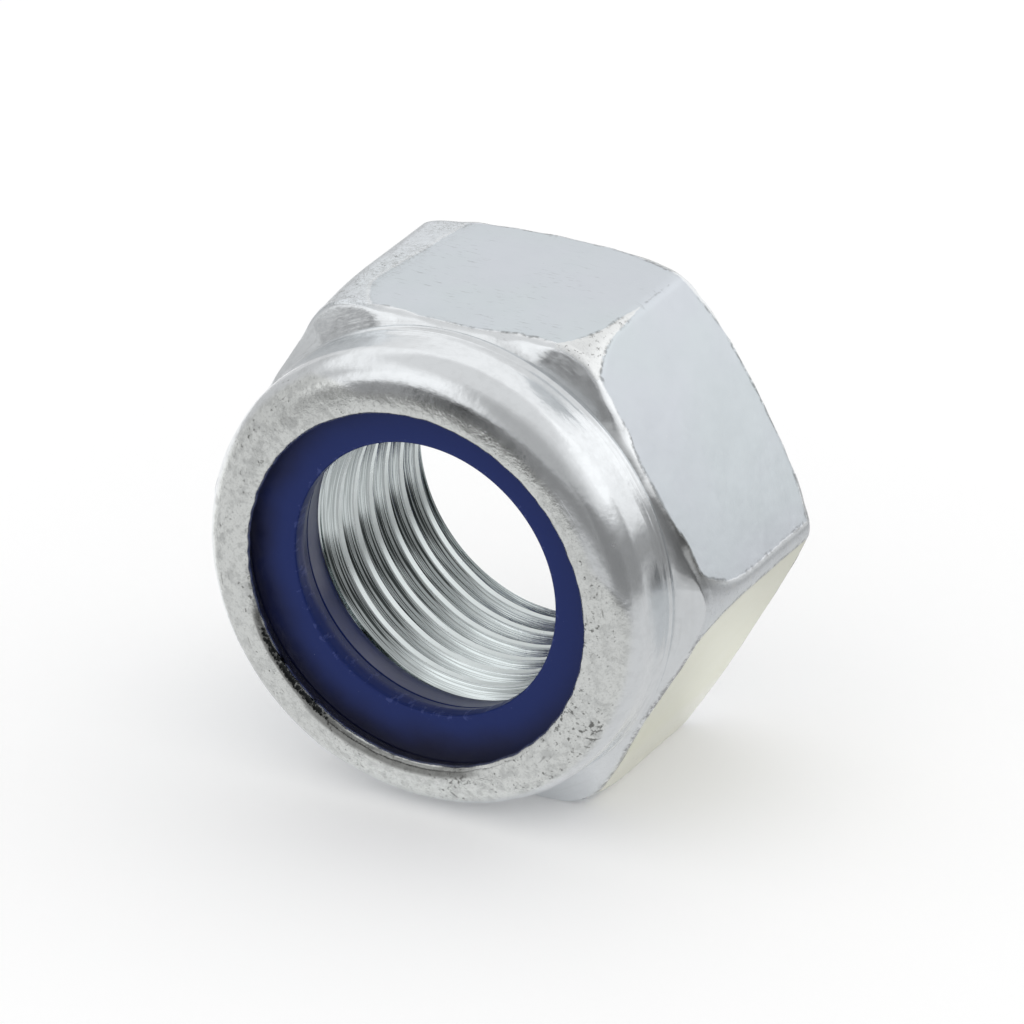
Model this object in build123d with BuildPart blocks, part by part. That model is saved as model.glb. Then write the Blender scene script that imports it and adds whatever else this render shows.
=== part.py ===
"""Hexagon lock nut with a nylon insert, thread M16 x 1.5, lying on one of its flats.

The thread axis lies along Y. The origin is the centre of the bearing face, which faces +Y.
The collar with the insert is at the other end, towards -Y. The flats above and below lie
across Z, so the nut rests on a whole flat, and two of its corners point along +X and -X.
"""

import os
from math import cos, radians, sin, tan

from build123d import *

# Driving dimensions, in millimetres and degrees.

# Hexagon
across_flats = 24.0
nut_height = 16.0
corner_radius = 0.9
bearing_diameter = 21.2  # flat ring that bears on the work
bearing_chamfer_angle = 24.5  # measured from the bearing face
shoulder_angle = 13.0  # shallow stretch beside the collar, measured from the collar's foot plane
shoulder_rim_angle = 42.0  # steep rim at the hexagon's corners, from the same plane
shoulder_turn_share = 0.63  # how far out the shoulder turns steep, from collar foot to sharp corner

# Collar, crimped over the insert
collar_foot_height = 12.1  # bearing face to the foot of the collar
collar_foot_diameter = 23.6
collar_diameter = 23.3
collar_rounding = 1.5  # outer corner of the collar
lip_turn_angle = 22.0  # slope at which the domed lip face meets the outer corner
lip_hole_diameter = 18.0
lip_thickness = 1.0
lip_hole_slope = 0.35  # how much wider the lip's hole is where it meets the insert

# Thread, as a plain hole at its minor diameter
thread_minor_diameter = 14.6
countersink_diameter = 18.0
countersink_depth = 2.0
thread_entry_diameter = 16.0
thread_entry_depth = 0.6

# Nylon insert
insert_outer_diameter = 20.6
insert_thickness = 3.65
insert_hole_diameter = 14.0
insert_land_length = 0.8  # straight stretch of the insert's hole that grips the bolt
insert_edge_rounding = 0.12
insert_crease_depth = 1.7  # front face to the crease where the hole opens out
insert_crease_diameter = 14.6
insert_rear_diameter = 15.5
insert_clearance = 0.02  # radial gap between the insert and the wall of its seat

# Places that follow from the sizes. The nut grows from y = 0 towards -Y.
lip_y = -nut_height
insert_front_y = lip_y + lip_thickness
seat_floor_y = insert_front_y + insert_thickness
collar_foot_y = -collar_foot_height
seat_diameter = insert_outer_diameter + 2 * insert_clearance
blank_radius = across_flats / 2 / cos(radians(30))  # where the hexagon's sharp corners would be

# The domed lip face takes up what the outer corner leaves between the hole and the collar.
lip_turn = sin(radians(lip_turn_angle))
lip_face_width = (collar_diameter - lip_hole_diameter) / 2 - collar_rounding * (1 - lip_turn)
lip_face_radius = lip_face_width / lip_turn

# Nut body: a hexagon bar turned to the outline of bearing face, shoulder, collar and lip
with BuildPart() as nut_body:
    with BuildSketch(Plane.XZ) as hexagon_bar:
        RegularPolygon(across_flats / 2, 6, major_radius=False)
        fillet(hexagon_bar.vertices(), corner_radius)
    extrude(amount=nut_height)

    chamfer_reach = blank_radius - bearing_diameter / 2
    shoulder_reach = blank_radius - collar_foot_diameter / 2
    shoulder_turn_reach = shoulder_reach * shoulder_turn_share
    shoulder_turn_y = collar_foot_y + shoulder_turn_reach * tan(radians(shoulder_angle))
    shoulder_rim_reach = shoulder_reach - shoulder_turn_reach
    shoulder_rim_y = shoulder_turn_y + shoulder_rim_reach * tan(radians(shoulder_rim_angle))
    with BuildSketch(Plane.XY) as turned_outline:
        with BuildLine():
            bearing_side = Polyline(
                (0, 0),
                (bearing_diameter / 2, 0),
                (blank_radius, -chamfer_reach * tan(radians(bearing_chamfer_angle))),
            )
            shoulder = Polyline(
                (blank_radius, shoulder_rim_y),
                (blank_radius - shoulder_rim_reach, shoulder_turn_y),
                (collar_foot_diameter / 2, collar_foot_y),
            )
            Line(bearing_side @ 1, shoulder @ 0)
            lip_front = Line((0, lip_y), (lip_hole_diameter / 2, lip_y))
            lip_face = JernArc(lip_front @ 1, (1, 0), lip_face_radius, lip_turn_angle)
            outer_corner = JernArc(lip_face @ 1, lip_face % 1, collar_rounding, 90 - lip_turn_angle)
            Line(outer_corner @ 1, shoulder @ 1)
            Line((0, lip_y), (0, 0))
        make_face()
    revolve(axis=Axis.Y, mode=Mode.INTERSECT)

    # Countersink, thread bore, insert seat and the hole through the crimped lip
    with BuildSketch(Plane.XY) as bored_outline:
        with BuildLine():
            Polyline(
                (0, 0),
                (countersink_diameter / 2, 0),
                (thread_minor_diameter / 2, -countersink_depth),
                (thread_minor_diameter / 2, seat_floor_y + thread_entry_depth),
                (thread_entry_diameter / 2, seat_floor_y),
                (seat_diameter / 2, seat_floor_y),
                (seat_diameter / 2, insert_front_y),
                (lip_hole_diameter / 2 + lip_hole_slope, insert_front_y),
                (lip_hole_diameter / 2, lip_y),
                (0, lip_y),
                close=True,
            )
        make_face()
    revolve(axis=Axis.Y, mode=Mode.SUBTRACT)
nut_body.part.label = "nut_body"

# Nylon ring: seated on the floor of its recess and held down by the lip
with BuildPart() as nylon_ring:
    with BuildSketch(Plane.XY) as ring_outline:
        with BuildLine():
            Polyline(
                (insert_hole_diameter / 2, insert_front_y),
                (insert_outer_diameter / 2, insert_front_y),
                (insert_outer_diameter / 2, seat_floor_y),
                (insert_rear_diameter / 2, seat_floor_y),
                (insert_crease_diameter / 2, insert_front_y + insert_crease_depth),
                (insert_hole_diameter / 2, insert_front_y + insert_land_length),
                close=True,
            )
        make_face()
        front_corner = ring_outline.vertices().group_by(Axis.Y)[0].sort_by(Axis.X)[0]
        fillet(front_corner, insert_edge_rounding)
    revolve(axis=Axis.Y)
nylon_ring.part.label = "nylon_ring"

os.makedirs("parts", exist_ok=True)
export_step(nut_body.part, "parts/nut_body.step")
export_step(nylon_ring.part, "parts/nylon_ring.step")
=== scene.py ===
"""Hexagon lock nut with a nylon insert: the finished look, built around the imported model.

The nut lies on one of its flats. The thread axis lies along Y, with the bearing face at
y = 0, facing +Y, and the collar with the nylon ring at the other end, towards -Y. Sizes
are in millimetres and become metres when a mesh is made.
"""

import logging
import math
from dataclasses import dataclass, field
from enum import Enum
from typing import Sequence

import bpy
import numpy as np
from mathutils import Matrix, Vector

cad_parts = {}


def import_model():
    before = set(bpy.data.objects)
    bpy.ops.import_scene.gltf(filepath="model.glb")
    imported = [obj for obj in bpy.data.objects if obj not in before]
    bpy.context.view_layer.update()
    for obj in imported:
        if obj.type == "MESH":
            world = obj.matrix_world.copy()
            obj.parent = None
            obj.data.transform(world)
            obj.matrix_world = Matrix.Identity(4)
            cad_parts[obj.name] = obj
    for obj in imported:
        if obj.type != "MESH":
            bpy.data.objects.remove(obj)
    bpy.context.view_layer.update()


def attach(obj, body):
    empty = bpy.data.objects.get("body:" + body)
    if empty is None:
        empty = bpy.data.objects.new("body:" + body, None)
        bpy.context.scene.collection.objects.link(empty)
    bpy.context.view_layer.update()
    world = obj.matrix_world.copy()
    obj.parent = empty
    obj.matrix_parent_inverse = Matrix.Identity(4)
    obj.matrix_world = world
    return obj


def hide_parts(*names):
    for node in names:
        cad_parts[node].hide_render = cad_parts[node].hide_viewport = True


LOG = logging.getLogger("lock_nut")
MM = 0.001
PIVOT_Y = -8.0  # half way along the nut, where the studio has its middle
SIXTH_TURN = math.pi / 3.0  # from one corner of the hexagon to the next

Point = tuple[float, float]
Span = tuple[float, float]
Colour = tuple[float, float, float, float]
Feed = float | Sequence[float] | bpy.types.NodeSocket

WHITE: Colour = (1.0, 1.0, 1.0, 1.0)


class Slot(Enum):
    """Material slots of the record."""

    STEEL = "zinc_plated_steel"
    NYLON = "blue_nylon"


class Mask(Enum):
    """Numbers kept on each point of a mesh, that the finishes read.

    INSET is how far a point lies inside the edge of a flat, in millimetres. The others are
    shares from 0 to 1.
    """

    INSET = "inset"
    WORN = "worn"
    ROUGH = "rough"
    LIP_EDGE_DARK = "lip_edge_dark"
    LIP = "lip"
    COLLAR = "collar"
    THREAD = "thread"
    STRAW_TINT_AND_REFLECTION = "straw_tint_and_reflection"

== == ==

DIRECTIVE ::
Repeat exactly, please, each line from the beginning of the data through the line with "lying on one of its flats." in it, and only those lines.

WRITTEN SOLUTION ::
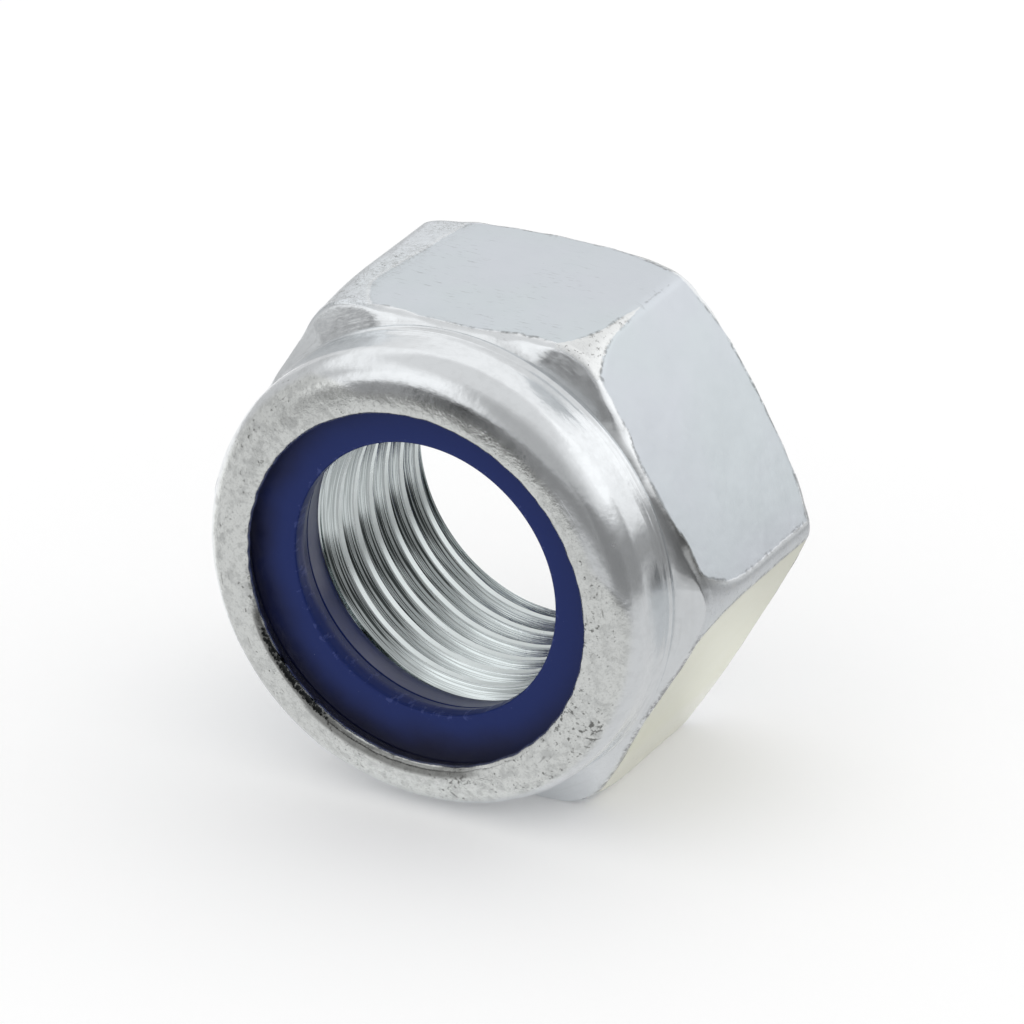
Model this object in build123d with BuildPart blocks, part by part. That model is saved as model.glb. Then write the Blender scene script that imports it and adds whatever else this render shows.
=== part.py ===
"""Hexagon lock nut with a nylon insert, thread M16 x 1.5, lying on one of its flats.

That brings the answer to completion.